House Republicans seek interviews with FTC staff over alleged legal breaches by Lina Khan

House Republicans are seeking to interview staff at the Federal Trade Commission as part of a larger investigation into FTC Chairwoman Lina Khan over whether she has abused her power and ignored federal ethics law.

The House Committee on Oversight and Accountability sent a letter to Khan on Monday demanding transcribed interviews with five senior staffers as part of a larger investigation into the commission and whether Khan violated due process and ignored federal ethics laws by failing to recuse herself from certain cases, such as the agency’s antitrust case against Meta.

“The Commission should be working to ensure what is best for consumers is achieved, not intervening on behalf of favored competitors or pursuing ideological goals,” Committee Chairman James Comer (R-KY) wrote.

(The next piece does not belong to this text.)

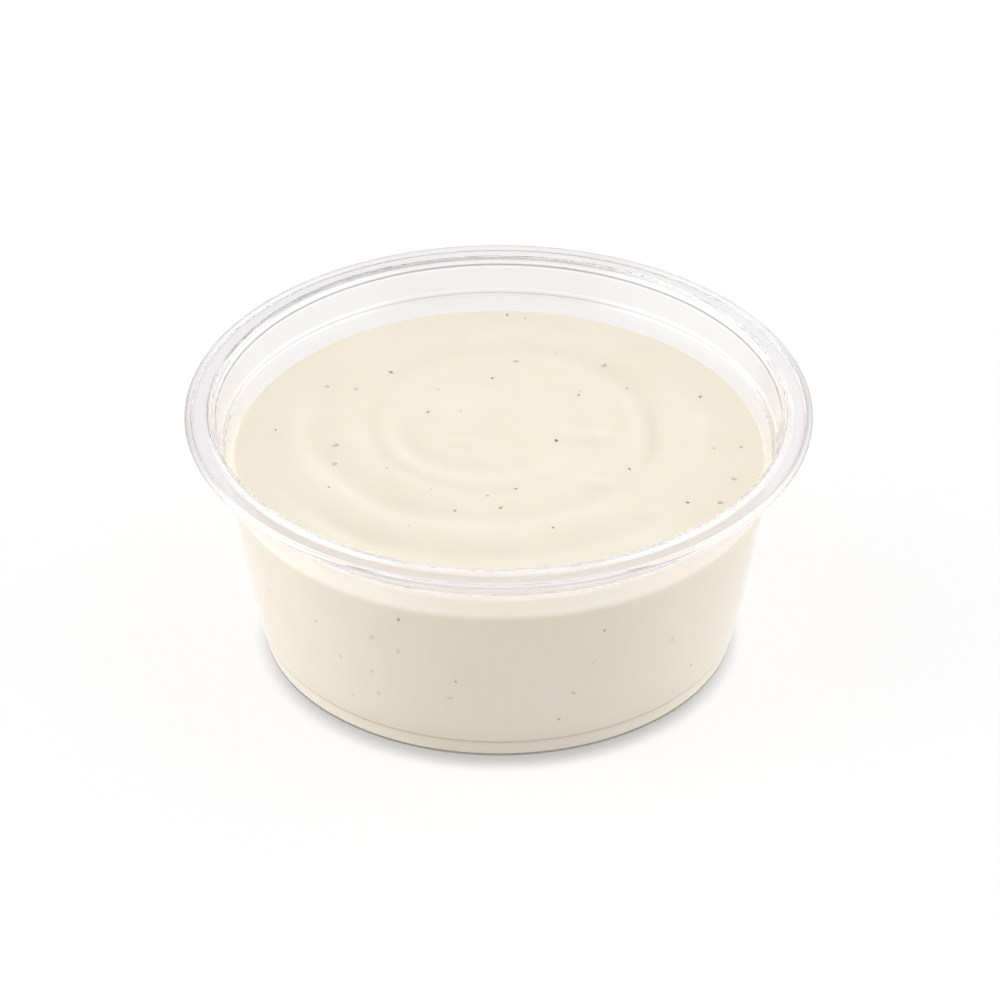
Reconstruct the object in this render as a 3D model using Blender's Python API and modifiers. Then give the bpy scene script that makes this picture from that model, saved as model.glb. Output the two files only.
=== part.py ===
"""Tzatziki dip in its clear plastic portion cup.

Two pieces: the thin formed cup, and the dip that fills it almost to the rim.
Metres, +Z up. The origin is the centre of the foot ring's underside, so the cup
stands on z = 0. The swirl's middle lies off centre, towards +Y, the back.
"""

import math

import bmesh
import bpy
from mathutils import Vector

MM = 0.001

# Cup: one sheet of clear plastic, given by the middle line of its wall
WALL = 0.45 * MM
RIM_RADIUS = 37.0 * MM
RIM_PLANE = 29.8 * MM
LIP_CREST_RADIUS = 34.0 * MM
LIP_CREST_RISE = 0.66 * MM
LIP_ROUND = 0.32 * MM
LIP_VALLEY_RADIUS = 34.7 * MM
LIP_VALLEY_DROP = 0.1 * MM
BEAD_ROUND = 0.42 * MM
BAND_TOP_RADIUS = 33.42 * MM
BAND_FOOT_RADIUS = 32.95 * MM
BAND_FOOT = 26.3 * MM
LEDGE_STEP = 0.5 * MM
LEDGE_DEPTH = 0.8 * MM
BASE_RING_RADIUS = 28.2 * MM
BASE_RING = 2.4 * MM
FOOT_RADIUS = 27.7 * MM
FOOT_WIDTH = 1.5 * MM
FLOOR_RISE = 0.8 * MM
BASE_FILLET = 0.5 * MM

# Dip: fills the cup up to its shoulder, which rounds off just short of the wall
GAP = 0.3 * MM
DIP_TOP = 24.3 * MM
DIP_TOUCH = 22.2 * MM
DIP_EDGE_RADIUS = 31.0 * MM

# Swirl left by the spoon: a spiral groove round a ring groove that nearly closes
SWIRL_OFFSET = 5.75 * MM
SPIRAL_PITCH = 7.8 * MM
SPIRAL_START = 18.2 * MM
SPIRAL_INNER = (13.5 * MM, 16.5 * MM)
SPIRAL_OUTER = (23.0 * MM, 29.5 * MM)
RING_MIDDLE = (-1.5 * MM, 5.8 * MM)
RING_RADIUS = 9.9 * MM
RING_DEEPEST = math.radians(235)
GROOVE_DEPTH = 0.36 * MM
GROOVE_WIDTH = 1.6 * MM
CROWN_HEIGHT = 0.18 * MM
LIP_HEIGHT = 0.24 * MM
LIP_WIDTH = 1.4 * MM
LIP_OUTSIDE = 2.9 * MM

AROUND = 60
TOP_RINGS = 22

CLEAR_PLASTIC = (0.93, 0.94, 0.94, 0.25)
CREAM_DIP = (0.88, 0.82, 0.68, 1.0)


def arc(centre, radius, start, end, pieces):
    """Points along a circular arc in the profile plane, angles in degrees."""
    points = []
    for i in range(pieces + 1):
        angle = math.radians(start + (end - start) * i / pieces)
        points.append(Vector((centre[0] + radius * math.cos(angle),
                              centre[1] + radius * math.sin(angle))))
    return points


def wall_line():
    """Middle line of the cup's wall, from the axis over the floor and up to the bead."""
    half = WALL / 2
    floor = FLOOR_RISE + half
    foot_inner = FOOT_RADIUS - FOOT_WIDTH
    band_low = BAND_FOOT_RADIUS
    line = [Vector((0, floor)), Vector((foot_inner - 1.6 * BASE_FILLET, floor))]
    line.append(Vector((foot_inner - 0.5 * BASE_FILLET, 0.6 * floor)))
    line.append(Vector((foot_inner, half)))
    line.append(Vector((FOOT_RADIUS - BASE_FILLET, half)))
    line.append(Vector((FOOT_RADIUS, half + 0.7 * BASE_FILLET)))
    line.append(Vector((BASE_RING_RADIUS - 0.45 * MM, BASE_RING - 0.4 * MM)))
    line.append(Vector((BASE_RING_RADIUS, BASE_RING)))
    line.append(Vector((BASE_RING_RADIUS + 0.45 * MM, BASE_RING + 1.4 * MM)))
    line.append(Vector((band_low - LEDGE_STEP, BAND_FOOT - LEDGE_DEPTH)))
    line.append(Vector((band_low - 0.35 * LEDGE_STEP, BAND_FOOT - 0.5 * LEDGE_DEPTH)))
    line.append(Vector((band_low, BAND_FOOT)))
    line.append(Vector((BAND_TOP_RADIUS, RIM_PLANE - 0.45 * MM)))
    crest_height = RIM_PLANE + LIP_CREST_RISE - half - LIP_ROUND
    line += arc((LIP_CREST_RADIUS, crest_height), LIP_ROUND, 165, 30, 5)
    line.append(Vector((LIP_VALLEY_RADIUS, RIM_PLANE - LIP_VALLEY_DROP)))
    line.append(Vector((RIM_RADIUS - 1.9 * BEAD_ROUND, RIM_PLANE - LIP_VALLEY_DROP)))
    return line


def offset_line(line, distance):
    """The line moved sideways, to its left where distance is positive, with mitred corners."""
    moved = []
    for i, point in enumerate(line):
        before = line[i] - line[i - 1] if i else line[1] - line[0]
        after = line[i + 1] - line[i] if i + 1 < len(line) else before
        left = [Vector((-way.y, way.x)).normalized() for way in (before, after)]
        mitre = (left[0] + left[1]).normalized()
        reach = distance / max(mitre.dot(left[0]), 0.5)
        moved.append(point + mitre * reach)
    return moved


def radius_at(line, height):
    """Radius of the rising part of a line at a height."""
    for low, high in zip(line[3:], line[4:]):
        if low.y <= height <= high.y:
            share = (height - low.y) / (high.y - low.y)
            return low.x + (high.x - low.x) * share
    return line[-1].x


def cup_profile():
    """Closed half section of the cup: inner face up, round the bead, outer face down."""
    line = wall_line()
    inner = offset_line(line, WALL / 2)
    outer = offset_line(line, -WALL / 2)
    bead = (RIM_RADIUS - BEAD_ROUND, RIM_PLANE)
    return inner + arc(bead, BEAD_ROUND, 120, -150, 6) + outer[::-1]


def dip_profile():
    """Closed half section of the dip: top face out, shoulder down, side and floor in."""
    side = offset_line(wall_line(), WALL / 2 + GAP)
    touch_radius = radius_at(side, DIP_TOUCH)
    top = []
    for i in range(TOP_RINGS + 1):
        top.append(Vector((DIP_EDGE_RADIUS * i / TOP_RINGS, DIP_TOP)))
    across = touch_radius - DIP_EDGE_RADIUS
    down = DIP_TOP - DIP_TOUCH
    for i in range(1, 5):
        turn = math.pi / 2 * i / 4
        top.append(Vector((DIP_EDGE_RADIUS + across * math.sin(turn),
                           DIP_TOP - down * (1 - math.cos(turn)))))
    low = [point for point in side[4:] if point.y < DIP_TOUCH - MM]
    floor = FLOOR_RISE + WALL + GAP
    low = [point for point in low if point.y > floor + 0.2 * MM]
    corner = Vector((radius_at(side, floor + 0.3 * MM) - 0.4 * MM, floor))
    return top + low[::-1] + [corner, Vector((corner.x / 2, floor)), Vector((0, floor))]


def fade(value, start, end):
    """0 below start, 1 above end, smooth between."""
    share = min(max((value - start) / (end - start), 0.0), 1.0)
    return share * share * (3 - 2 * share)


def bell(distance, width):
    """1 on the line, falling smoothly to 0 beside it."""
    return math.exp(-((distance / width) ** 2))


def spiral_height(x, y):
    """The spiral groove, with a soft crown between its turns."""
    reach = math.hypot(x, y - SWIRL_OFFSET)
    turn = math.atan2(y - SWIRL_OFFSET, x) / (2 * math.pi)
    phase = (reach - SPIRAL_START) / SPIRAL_PITCH + turn
    off_groove = (phase - round(phase)) * SPIRAL_PITCH
    groove = -GROOVE_DEPTH * bell(off_groove, GROOVE_WIDTH)
    crown = -CROWN_HEIGHT * math.cos(2 * math.pi * phase)
    strength = fade(reach, *SPIRAL_INNER) * (1 - fade(math.hypot(x, y), *SPIRAL_OUTER))
    return strength * (groove + crown)


def ring_height(x, y):
    """The ring groove and the lip outside it, deepest on one side."""
    across, along = x - RING_MIDDLE[0], y - RING_MIDDLE[1]
    off_ring = math.hypot(across, along) - RING_RADIUS
    weight = 0.62 + 0.38 * math.cos(math.atan2(along, across) - RING_DEEPEST)
    groove = -GROOVE_DEPTH * bell(off_ring, GROOVE_WIDTH)
    lip = LIP_HEIGHT * bell(off_ring - LIP_OUTSIDE, LIP_WIDTH)
    return weight * (groove + lip)


def swirl_height(x, y):
    """Height of the spoon's swirl over the level surface at a point."""
    return spiral_height(x, y) + ring_height(x, y)


def material(name, colour, roughness, transmission=0.0):
    """Principled material with the colour and gloss of one piece."""
    made = bpy.data.materials.new(name)
    made.use_nodes = True
    made.diffuse_color = colour
    shader = made.node_tree.nodes["Principled BSDF"]
    shader.inputs["Base Color"].default_value = (*colour[:3], 1.0)
    shader.inputs["Roughness"].default_value = roughness
    shader.inputs["Metallic"].default_value = 0.0
    shader.inputs["Transmission Weight"].default_value = transmission
    return made


def turned(name, profile, finish, collection):
    """A turned solid: the half section as edges, spun about Z by a Screw modifier."""
    mesh = bpy.data.meshes.new(name)
    section = bmesh.new()
    corners = [section.verts.new((point.x, 0.0, point.y)) for point in profile]
    for first, second in zip(corners, corners[1:]):
        section.edges.new((first, second))
    section.to_mesh(mesh)
    section.free()
    piece = bpy.data.objects.new(name, mesh)
    mesh.materials.append(finish)
    collection.objects.link(piece)
    screw = piece.modifiers.new("Turn", "SCREW")
    screw.axis = "Z"
    screw.angle = 2 * math.pi
    screw.steps = AROUND
    screw.render_steps = AROUND
    screw.use_merge_vertices = True
    screw.merge_threshold = 0.01 * MM
    screw.use_smooth_shade = True
    return piece


def apply_modifiers(piece):
    """Swap the piece's mesh for the one its modifiers make."""
    bpy.context.view_layer.update()
    graph = bpy.context.evaluated_depsgraph_get()
    made = bpy.data.meshes.new_from_object(piece.evaluated_get(graph))
    piece.modifiers.clear()
    piece.data = made


def stir(piece):
    """Press the spoon's swirl into the dip's top face."""
    for vertex in piece.data.vertices:
        x, y, z = vertex.co
        if z > DIP_TOP - 0.01 * MM:
            vertex.co.z = z + swirl_height(x, y)


def build():
    for old in list(bpy.data.objects):
        bpy.data.objects.remove(old)
    collection = bpy.data.collections.new("Tzatziki dip")
    bpy.context.scene.collection.children.link(collection)
    clear = material("clear plastic", CLEAR_PLASTIC, 0.08, 1.0)
    cream = material("cream dip", CREAM_DIP, 0.35)
    cup = turned("cup", cup_profile(), clear, collection)
    dip = turned("dip", dip_profile(), cream, collection)
    for piece in (cup, dip):
        apply_modifiers(piece)
        piece.data.shade_smooth()
        piece.data.set_sharp_from_angle(angle=math.radians(40))
    stir(dip)


build()
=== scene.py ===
# %% [markdown]
# # A portion cup of tzatziki dip
#
# This lesson dresses a small clear plastic cup of yoghurt dip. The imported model
# already holds the two solids at their true size: the cup and the dip. Here each
# gets a finer mesh and a real finish, and then the specks, the floor, the light
# and the camera follow.
#
# The first cell loads that frame, and a helper reads the box of each of its parts.
# Nothing made below may grow past it.

# %% Load the frame
import math
import random

import bpy
from mathutils import Matrix, Vector, noise


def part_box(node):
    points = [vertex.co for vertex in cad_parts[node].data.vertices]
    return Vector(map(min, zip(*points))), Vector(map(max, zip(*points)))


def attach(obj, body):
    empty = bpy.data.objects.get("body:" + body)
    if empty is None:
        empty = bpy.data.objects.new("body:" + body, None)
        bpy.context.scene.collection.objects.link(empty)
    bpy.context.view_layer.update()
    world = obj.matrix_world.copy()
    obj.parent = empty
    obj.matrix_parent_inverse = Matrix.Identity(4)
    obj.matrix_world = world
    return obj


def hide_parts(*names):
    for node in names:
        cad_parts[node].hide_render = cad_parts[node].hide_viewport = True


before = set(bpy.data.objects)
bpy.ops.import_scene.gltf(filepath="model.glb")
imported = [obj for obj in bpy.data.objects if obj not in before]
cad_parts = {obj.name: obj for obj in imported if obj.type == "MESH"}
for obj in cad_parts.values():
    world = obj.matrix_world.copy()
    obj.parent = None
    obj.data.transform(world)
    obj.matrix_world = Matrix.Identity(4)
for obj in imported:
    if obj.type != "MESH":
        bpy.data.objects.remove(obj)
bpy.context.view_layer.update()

MM = 0.001

# %% [markdown]
# ## Sizes
#
# The overall sizes come from the frame, so the fine pieces and the solids agree:
# the lip's outer radius and the cup's height from the cup's box. The rest are the
# sizes of the real cup's features, such as a wall a little under half a millimetre
# thick, written once and used everywhere.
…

The requested interviews include the leaders of the FTC’s economics, consumer protection, and competition branches, as well as a staffer at international affairs and the executive director.

Rep. James Comer, R-Ky. (AP Photo/Amanda Andrade-Rhoades)

Khan has been under scrutiny for several years due to her promotion of “hipster antitrust,” a regulatory stance that abandons the consumer welfare standard that guided U.S. antitrust policy for decades in favor of a much more skeptical approach that also considers other factors, such as corporate concentration and income inequality.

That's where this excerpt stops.